Having seen the film again recently, for perhaps my fifth time, I was surprised to find that I was still suckered in to jumping not once, not twice, but three times. The pencil in the ankle is horrible, the amount of gore is immense (and emulated in Planet Terror and From Dusk Till Dawn – both of which I watched again recently and both possessed of many visual connections to Evil Dead), and Bruce Campbell is brilliant as the hero. Only now can I appreciate that the real hero in the film is the guy behind the camera – Sam Raimi who went on to direct the original Spider-man trilogy which revitalised the comic book hero genre in much the same way as Evil Dead revitalised the horror genre.

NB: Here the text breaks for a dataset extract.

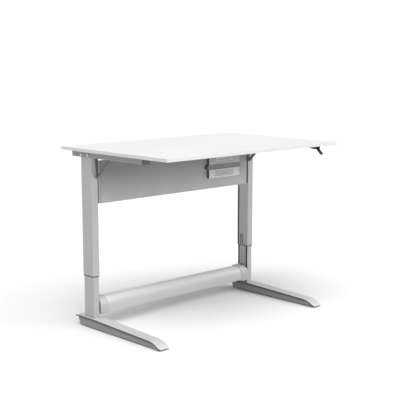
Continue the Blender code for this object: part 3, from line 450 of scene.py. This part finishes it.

The composition of shots and clever camera moves (copied in films like Bram Stoker’s Dracula) are exceptional, but back then it was all about the scares and the thrill of seeing something I shouldn’t be seeing.
In the cold light of Blu-ray the effects and make-up are quite laughable but to be applauded given the meagre budget full length feature first timer Raimi had to play with, but play he did!
My only other memories from the viewing were more to do with the venue – my friend’s bedroom. It was a cavern of puberty with that distinctive sweaty cheese smell unique to teenage boy’s rooms the world over. The heating was on, the sun was blazing through the thin material of the drawn curtains and we were sweating tartrazine from the syrupy cordial we were drinking. There were three of us huddled around the television as well as the king of the castle and purveyor of dodgy videos who had already seen the film and therefore decided to add to the excitement by whacking us randomly with a joke thermos which when opened produced a sprung loaded pink rubber dong like a jack-in-the-box crossed with a pork-based lightsaber whenever the tension got high. Heady times!